Although later made an icon of "rugged individualism," the American cowboy was a grossly exploited and underpaid seasonal worker, who waged a series of militant strikes in the generally isolated and neglected corners of the Old West. Mark Lause examines those neglected labour conflicts, couching them in the context of the bitter and violent "range wars" that broke out periodically across the region, and locating both among the political insurgencies endemic to the American West in the so-called Gilded Age.
The term "the Great Cowboy Strike" refers to a specific event in the Texas panhandle following the Civil War. The book "The Great Cowboy Strike" examines this event, other work stoppages, and social relations amid the great cattle boom of the late nineteenth century. Helpfully, Lause relates all of this to western development and the radical mass movements in the western states - of small ranchers and cowboys and other workers -- which challenged cattlemen, railroads, and mining companies.
Lause's book is an often fascinating look beyond the romanticism of life on the Great Plains as promoted and exemplified by countless Hollywood productions. And it's a useful riposte to the pernicious ideas promulgated by Hofstadter, Nevins, & Co., which so unhelpfully suggested that the history of the United States was uniquely free from social conflict.
If Lause effortlessly shoots down the "Consensus School," his "Great Cowboy Strike" is a jolting reminder of America's endemic violence. Read as the nation reeled from the horrific murder of school children in Parkland, Florida, "The Great Cowboy Strike" repeatedly points out that it wasn't only cattle drivers who packed pistols. The rights of property (e.g., the "right" to accumulate as much wealth as possible at the expense of others) were defended and advanced by extralegal and legal means. Even if it sounds vaguely like the plot of a Saturday western, big cattle ranchers did in fact hire desperadoes to dispatch those who got in their way. Legal remedies were sometimes convenient, sometimes a fiction, sometimes ignored.
In the Democratic-controlled states of the former Confederacy, Democrats ruthlessly waged war on farming dissidents. In the Republican-controlled states to the north, Republicans aimed shotguns at farmers with independent politics.

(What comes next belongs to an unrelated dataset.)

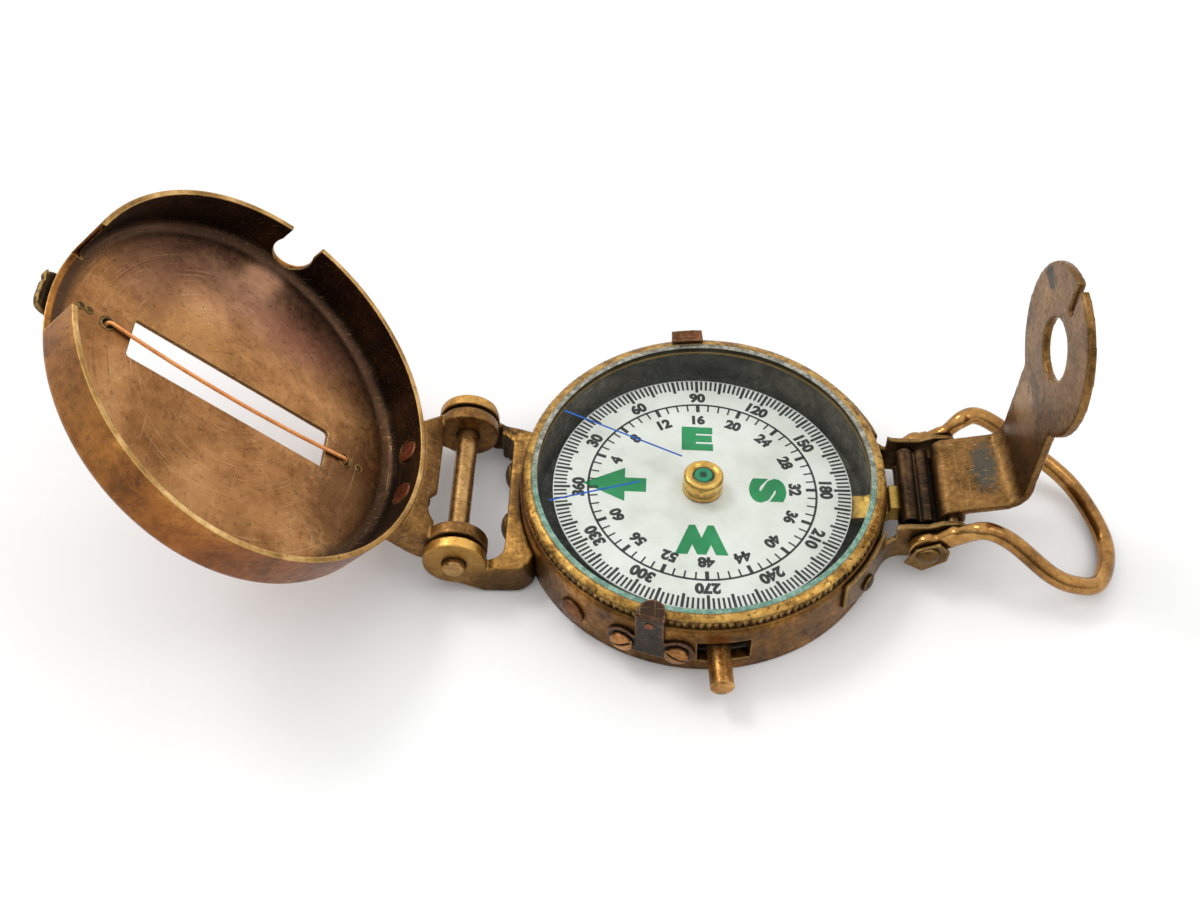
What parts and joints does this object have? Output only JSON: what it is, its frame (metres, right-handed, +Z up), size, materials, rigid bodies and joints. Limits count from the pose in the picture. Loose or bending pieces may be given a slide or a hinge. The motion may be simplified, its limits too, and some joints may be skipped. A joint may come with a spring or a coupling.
{
  "type": "folding sighting compass",
  "caption": "Pocket compass with a round brass case, turning bezel, slotted lid with sighting wire, folding lens arm and thumb loop.",
  "frame": {"origin": "centre of the case's flat underside, on the table", "axes": "+Z up along the card's pivot, +X from the lid hinge towards the lens arm, +Y away from the viewer of the picture"},
  "size_m": [0.1567, 0.0649, 0.0545],
  "materials": {
    "aged_brass": "aged, brown film, worn edges",
    "patina_brass": "orange and brown patina, near black inside the rim",
    "cast_brass": "cast, dull, polished corners",
    "dark_brass": "dark brown film",
    "bright_brass": "satin, handled",
    "pale_brass": "satin",
    "copper": "dull copper",
    "dark_steel": "browned",
    "magnet_steel": "satin",
    "dark_paint": "matt",
    "dial_white": "matt print",
    "green_jewel": "gloss",
    "clear_glass": "gloss, green edge"
  },
  "bodies": {
    "case": {"case_cup": "aged_brass", "chamber_liner": "dark_paint", "chamber_floor": "dark_paint", "pivot_post": "bright_brass", "case_hinge_bracket": "cast_brass", "case_bracket_rivets": "dark_brass", "hinge_pin": "bright_brass", "lens_bracket": "dark_brass", "lens_bracket_rivets": "dark_brass", "lens_spring": "dark_steel", "spring_rivet": "dark_brass", "lens_pin": "bright_brass", "loop_washers": "aged_brass", "loop_screws": "bright_brass", "front_clip": "dark_steel", "clip_screws": "bright_brass", "clip_rivet": "copper", "back_clip": "copper", "back_clip_rivet": "copper", "case_rivet": "dark_brass", "lifter_pivot": "bright_brass"},
    "bezel": {"bezel_ring": "aged_brass", "glass": "clear_glass", "glass_ring": "pale_brass"},
    "card": {"compass_card": "dial_white", "card_magnets": "magnet_steel", "pivot_cap": "bright_brass", "cap_jewel": "green_jewel"},
    "lid": {"lid_shell": "patina_brass", "lid_hinge_bracket": "cast_brass", "lid_bracket_rivets": "copper", "lid_catch": "dark_brass", "catch_rivets": "dark_brass", "sighting_wire": "copper", "wire_eyelets": "pale_brass", "lid_plug": "dark_brass"},
    "lens_arm": {"lens_arm": "aged_brass"},
    "loop": {"thumb_loop": "bright_brass"},
    "lock": {"lock_pin": "bright_brass", "lock_shoe": "aged_brass"},
    "lifter": {"card_lifter": "pale_brass"}
  },
  "joints": [
    {"name": "lid_hinge", "type": "hinge", "parent": "case", "child": "lid", "pos_m": [-0.0376, 0, 0.0071], "axis": [0, -1, 0], "range_deg": [-134.4, 20]},
    {"name": "lens_arm_hinge", "type": "hinge", "parent": "case", "child": "lens_arm", "pos_m": [0.0376, 0, 0.0097], "axis": [0, -1, 0], "range_deg": [0, 90]},
    {"name": "loop_swing", "type": "hinge", "parent": "case", "child": "loop", "pos_m": [0.0341, 0, 0.0063], "axis": [0, -1, 0], "range_deg": [-65, 44]},
    {"name": "bezel_turn", "type": "hinge", "parent": "case", "child": "bezel", "pos_m": [0, 0, 0.0108], "axis": [0, 0, 1], "continuous": true},
    {"name": "card_turn", "type": "hinge", "parent": "case", "child": "card", "pos_m": [0, 0, 0.0087], "axis": [0, 0, 1], "continuous": true},
    {"name": "lock_slide", "type": "hinge", "parent": "case", "child": "lock", "pos_m": [0, 0, 0.0049], "axis": [0, 0, 1], "range_deg": [-2.4, 5.7]},
    {"name": "card_lift", "type": "hinge", "parent": "case", "child": "lifter", "pos_m": [0.0275, 0, 0.0052], "axis": [0, 1, 0], "range_deg": [0, 2.5]}
  ],
  "couplings": [
    {"joint": "card_lift", "follows": "lens_arm_hinge", "ratio": 0.027778}
  ]
}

The collapse of America's brief, bold experiment in multiracial democracy -- Reconstruction -- looms large in these events.
There are wonderful stories and great use of detail in "The Great Cowboy Strike." However, this reader often felt lost in the weeds, given the great welter of names thrown about in the telling of sagas. "The Great Cowboy Strike" is well worth reading, however.
I feel like the author wanted to write a book about The Great Cowboy Strike, but didnt have anywhere close to enough information about it, so he just included everything about the American West remotely connected to the topic in the book and turned what could have been a good 30 page article into a 260 page book.
Chapters 3 and 4 are the true heart of the book. Chapter 3 is about the strike and chapter 4 is about the strikes that resulted from the strike as the movement spread around the nation. The first 2 chapters also serve a role as background history leading up to the strike. I dont know that anything after chapter 4 was truly necessary to the topic.
That said, I did enjoy the conclusion. In the conclusion, the author gives a history if Frederick Jackson Turner's Frontier Thesis and then offers am interesting history of how Hollywood has depicted cowboys and pushed Turners frontier mythos in film. It had little to do with the Cowboy Strike, but it was very interesting in itself.
If you're looking for an relatively academic detailed dive into labor strife and political progressivism in the late 19th Century American West, then this is probably the book for you. But if you're looking for more of an old fashioning interested book to read, I'd suggest going elsewhere. I really appreciate some insights and the general thesis of the book, but I found it really tough to maintain a consistent interest. The ideas seemed to jump all over the place, going from one story to the next with fairly awkward transitions, and the book was sorely in need of a good editor (there were far more typos and grammatical mistakes than is really acceptable for a professionally published book). All that being said, I do still feel like I benefitted from reading it, primarily because it framed cowboy lore and progressive political warfare in ways that I hadn't previously considered.
This book is cool because of its exploration into the politics of the Midwest during its inception and the political context of events typically considered fable such as cowboys. However, it is simply confusing to follow, there are a lot of unnecessary details and while it can be cool for following a story it’s too windy to be enjoyable to follow consistently.